[Start]

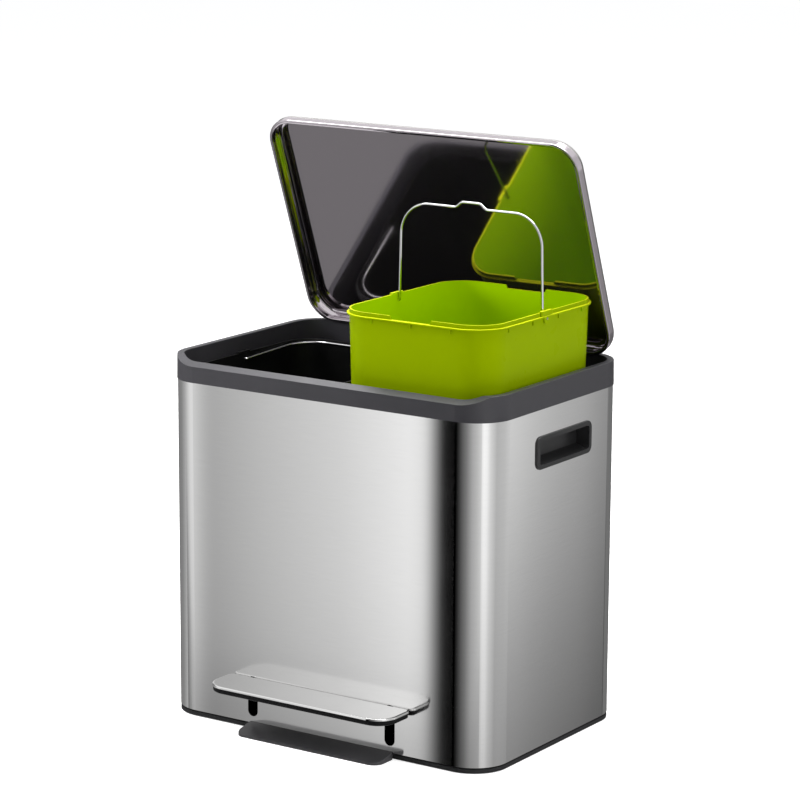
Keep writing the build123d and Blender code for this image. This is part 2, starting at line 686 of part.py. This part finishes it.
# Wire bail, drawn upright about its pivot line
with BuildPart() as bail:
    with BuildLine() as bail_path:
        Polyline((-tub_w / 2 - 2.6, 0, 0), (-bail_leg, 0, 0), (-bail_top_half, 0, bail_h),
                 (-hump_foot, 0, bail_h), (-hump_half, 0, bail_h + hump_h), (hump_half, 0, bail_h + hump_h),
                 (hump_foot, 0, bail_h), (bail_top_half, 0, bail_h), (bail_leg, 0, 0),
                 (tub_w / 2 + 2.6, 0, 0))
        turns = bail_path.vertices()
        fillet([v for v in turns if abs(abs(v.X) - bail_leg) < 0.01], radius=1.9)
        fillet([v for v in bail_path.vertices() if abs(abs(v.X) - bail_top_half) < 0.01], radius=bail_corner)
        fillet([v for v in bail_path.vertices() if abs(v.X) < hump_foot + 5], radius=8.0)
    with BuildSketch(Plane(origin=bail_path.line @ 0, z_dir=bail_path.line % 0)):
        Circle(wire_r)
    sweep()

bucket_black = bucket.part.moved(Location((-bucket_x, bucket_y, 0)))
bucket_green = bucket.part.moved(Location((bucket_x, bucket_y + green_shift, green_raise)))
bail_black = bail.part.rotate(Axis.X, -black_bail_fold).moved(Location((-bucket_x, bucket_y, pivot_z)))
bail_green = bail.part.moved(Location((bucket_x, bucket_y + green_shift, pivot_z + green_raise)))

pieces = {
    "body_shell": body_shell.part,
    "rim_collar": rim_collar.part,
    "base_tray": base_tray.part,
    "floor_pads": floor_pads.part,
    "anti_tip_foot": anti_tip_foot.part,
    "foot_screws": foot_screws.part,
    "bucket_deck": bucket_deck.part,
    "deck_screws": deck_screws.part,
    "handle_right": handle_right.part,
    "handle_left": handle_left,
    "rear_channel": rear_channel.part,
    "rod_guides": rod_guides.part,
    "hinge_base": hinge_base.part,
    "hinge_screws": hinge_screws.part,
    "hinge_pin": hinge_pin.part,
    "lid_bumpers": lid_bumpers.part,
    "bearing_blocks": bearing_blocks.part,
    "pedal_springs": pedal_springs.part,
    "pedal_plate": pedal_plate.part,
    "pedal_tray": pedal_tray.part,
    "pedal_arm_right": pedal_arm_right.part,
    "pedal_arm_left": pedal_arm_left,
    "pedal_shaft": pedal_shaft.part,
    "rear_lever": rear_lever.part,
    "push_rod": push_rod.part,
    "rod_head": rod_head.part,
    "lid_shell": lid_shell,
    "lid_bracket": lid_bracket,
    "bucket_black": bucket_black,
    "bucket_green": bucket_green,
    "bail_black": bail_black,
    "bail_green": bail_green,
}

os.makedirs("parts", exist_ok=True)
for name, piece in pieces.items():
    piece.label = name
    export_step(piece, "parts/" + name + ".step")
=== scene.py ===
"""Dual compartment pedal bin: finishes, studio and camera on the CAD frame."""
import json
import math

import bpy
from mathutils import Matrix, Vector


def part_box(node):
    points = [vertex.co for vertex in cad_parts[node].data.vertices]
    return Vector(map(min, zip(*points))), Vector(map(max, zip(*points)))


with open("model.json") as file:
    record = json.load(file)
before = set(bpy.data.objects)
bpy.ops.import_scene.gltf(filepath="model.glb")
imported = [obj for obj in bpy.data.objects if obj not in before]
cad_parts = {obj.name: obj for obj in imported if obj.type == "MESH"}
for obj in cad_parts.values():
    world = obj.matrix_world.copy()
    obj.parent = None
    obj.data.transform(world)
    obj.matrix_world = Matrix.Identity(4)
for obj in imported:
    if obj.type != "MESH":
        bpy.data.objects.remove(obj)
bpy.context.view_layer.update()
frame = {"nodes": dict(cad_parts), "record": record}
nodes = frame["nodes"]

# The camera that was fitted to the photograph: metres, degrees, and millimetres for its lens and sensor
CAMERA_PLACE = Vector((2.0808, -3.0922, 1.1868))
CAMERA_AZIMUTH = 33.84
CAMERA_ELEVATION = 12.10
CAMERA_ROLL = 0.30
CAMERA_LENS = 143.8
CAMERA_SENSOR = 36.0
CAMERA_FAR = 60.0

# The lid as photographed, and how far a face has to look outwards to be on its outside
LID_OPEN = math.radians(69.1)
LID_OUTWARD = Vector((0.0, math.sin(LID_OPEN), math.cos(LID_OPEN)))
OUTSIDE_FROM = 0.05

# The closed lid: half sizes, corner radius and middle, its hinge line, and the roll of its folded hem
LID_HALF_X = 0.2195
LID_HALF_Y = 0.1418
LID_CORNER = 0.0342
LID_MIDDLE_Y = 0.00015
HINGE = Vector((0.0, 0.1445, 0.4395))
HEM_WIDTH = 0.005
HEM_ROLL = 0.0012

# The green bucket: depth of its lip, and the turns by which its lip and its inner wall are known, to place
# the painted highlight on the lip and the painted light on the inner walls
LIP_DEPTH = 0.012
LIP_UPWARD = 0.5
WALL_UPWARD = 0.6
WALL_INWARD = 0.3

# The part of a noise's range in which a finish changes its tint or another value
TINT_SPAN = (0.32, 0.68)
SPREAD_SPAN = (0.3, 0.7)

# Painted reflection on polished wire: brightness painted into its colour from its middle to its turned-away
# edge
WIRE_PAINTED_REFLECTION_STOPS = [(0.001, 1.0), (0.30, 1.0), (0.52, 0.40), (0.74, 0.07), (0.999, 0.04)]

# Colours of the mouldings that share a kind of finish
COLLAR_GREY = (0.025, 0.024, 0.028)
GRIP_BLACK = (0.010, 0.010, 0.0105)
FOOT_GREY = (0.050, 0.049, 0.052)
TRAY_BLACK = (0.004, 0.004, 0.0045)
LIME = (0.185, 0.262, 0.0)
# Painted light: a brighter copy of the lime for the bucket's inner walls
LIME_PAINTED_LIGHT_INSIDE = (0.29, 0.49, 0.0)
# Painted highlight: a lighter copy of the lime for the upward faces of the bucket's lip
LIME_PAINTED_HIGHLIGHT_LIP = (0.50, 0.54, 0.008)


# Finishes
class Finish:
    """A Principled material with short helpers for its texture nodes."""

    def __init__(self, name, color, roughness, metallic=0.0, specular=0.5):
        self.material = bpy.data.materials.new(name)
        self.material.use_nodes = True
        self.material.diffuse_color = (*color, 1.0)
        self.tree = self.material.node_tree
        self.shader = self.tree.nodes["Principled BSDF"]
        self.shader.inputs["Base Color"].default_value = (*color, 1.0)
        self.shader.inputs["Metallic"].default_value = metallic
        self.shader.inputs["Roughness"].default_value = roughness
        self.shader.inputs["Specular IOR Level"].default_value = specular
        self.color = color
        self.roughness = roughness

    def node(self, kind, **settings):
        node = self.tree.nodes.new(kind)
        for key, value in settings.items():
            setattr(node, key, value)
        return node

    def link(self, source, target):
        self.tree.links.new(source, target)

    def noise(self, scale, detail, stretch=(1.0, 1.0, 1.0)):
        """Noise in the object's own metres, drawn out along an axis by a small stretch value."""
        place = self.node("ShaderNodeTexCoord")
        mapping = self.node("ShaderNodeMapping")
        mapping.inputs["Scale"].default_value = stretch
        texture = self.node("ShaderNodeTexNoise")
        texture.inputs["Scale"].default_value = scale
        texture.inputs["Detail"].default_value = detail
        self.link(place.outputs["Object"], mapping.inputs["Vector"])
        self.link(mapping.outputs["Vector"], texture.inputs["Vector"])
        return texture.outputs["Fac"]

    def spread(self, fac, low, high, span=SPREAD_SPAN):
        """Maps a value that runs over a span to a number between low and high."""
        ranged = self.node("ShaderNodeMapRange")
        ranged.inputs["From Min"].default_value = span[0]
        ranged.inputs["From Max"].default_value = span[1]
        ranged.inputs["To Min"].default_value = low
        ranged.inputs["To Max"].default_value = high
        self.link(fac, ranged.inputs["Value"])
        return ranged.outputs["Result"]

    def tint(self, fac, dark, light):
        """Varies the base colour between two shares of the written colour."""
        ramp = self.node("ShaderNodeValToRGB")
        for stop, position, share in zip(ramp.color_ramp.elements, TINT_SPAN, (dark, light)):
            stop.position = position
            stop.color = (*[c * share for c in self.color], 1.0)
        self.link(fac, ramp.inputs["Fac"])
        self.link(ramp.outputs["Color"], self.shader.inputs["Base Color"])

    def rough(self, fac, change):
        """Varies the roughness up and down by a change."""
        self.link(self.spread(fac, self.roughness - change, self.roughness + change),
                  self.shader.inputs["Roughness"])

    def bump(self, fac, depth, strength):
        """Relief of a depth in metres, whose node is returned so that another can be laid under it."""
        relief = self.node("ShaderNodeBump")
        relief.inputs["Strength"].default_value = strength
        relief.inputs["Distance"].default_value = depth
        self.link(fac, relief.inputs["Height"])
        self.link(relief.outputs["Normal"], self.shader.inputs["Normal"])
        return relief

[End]

OBJECTIVE:
Above are the lines; repeat exactly the ones from the line containing "for name, piece" down to the line containing "HEM_ROLL = 0.0012", both inclusive.

ANSWER BELOW:
for name, piece in pieces.items():
    piece.label = name
    export_step(piece, "parts/" + name + ".step")
=== scene.py ===
"""Dual compartment pedal bin: finishes, studio and camera on the CAD frame."""
import json
import math

import bpy
from mathutils import Matrix, Vector


def part_box(node):
    points = [vertex.co for vertex in cad_parts[node].data.vertices]
    return Vector(map(min, zip(*points))), Vector(map(max, zip(*points)))


with open("model.json") as file:
    record = json.load(file)
before = set(bpy.data.objects)
bpy.ops.import_scene.gltf(filepath="model.glb")
imported = [obj for obj in bpy.data.objects if obj not in before]
cad_parts = {obj.name: obj for obj in imported if obj.type == "MESH"}
for obj in cad_parts.values():
    world = obj.matrix_world.copy()
    obj.parent = None
    obj.data.transform(world)
    obj.matrix_world = Matrix.Identity(4)
for obj in imported:
    if obj.type != "MESH":
        bpy.data.objects.remove(obj)
bpy.context.view_layer.update()
frame = {"nodes": dict(cad_parts), "record": record}
nodes = frame["nodes"]

# The camera that was fitted to the photograph: metres, degrees, and millimetres for its lens and sensor
CAMERA_PLACE = Vector((2.0808, -3.0922, 1.1868))
CAMERA_AZIMUTH = 33.84
CAMERA_ELEVATION = 12.10
CAMERA_ROLL = 0.30
CAMERA_LENS = 143.8
CAMERA_SENSOR = 36.0
CAMERA_FAR = 60.0

# The lid as photographed, and how far a face has to look outwards to be on its outside
LID_OPEN = math.radians(69.1)
LID_OUTWARD = Vector((0.0, math.sin(LID_OPEN), math.cos(LID_OPEN)))
OUTSIDE_FROM = 0.05

# The closed lid: half sizes, corner radius and middle, its hinge line, and the roll of its folded hem
LID_HALF_X = 0.2195
LID_HALF_Y = 0.1418
LID_CORNER = 0.0342
LID_MIDDLE_Y = 0.00015
HINGE = Vector((0.0, 0.1445, 0.4395))
HEM_WIDTH = 0.005
HEM_ROLL = 0.0012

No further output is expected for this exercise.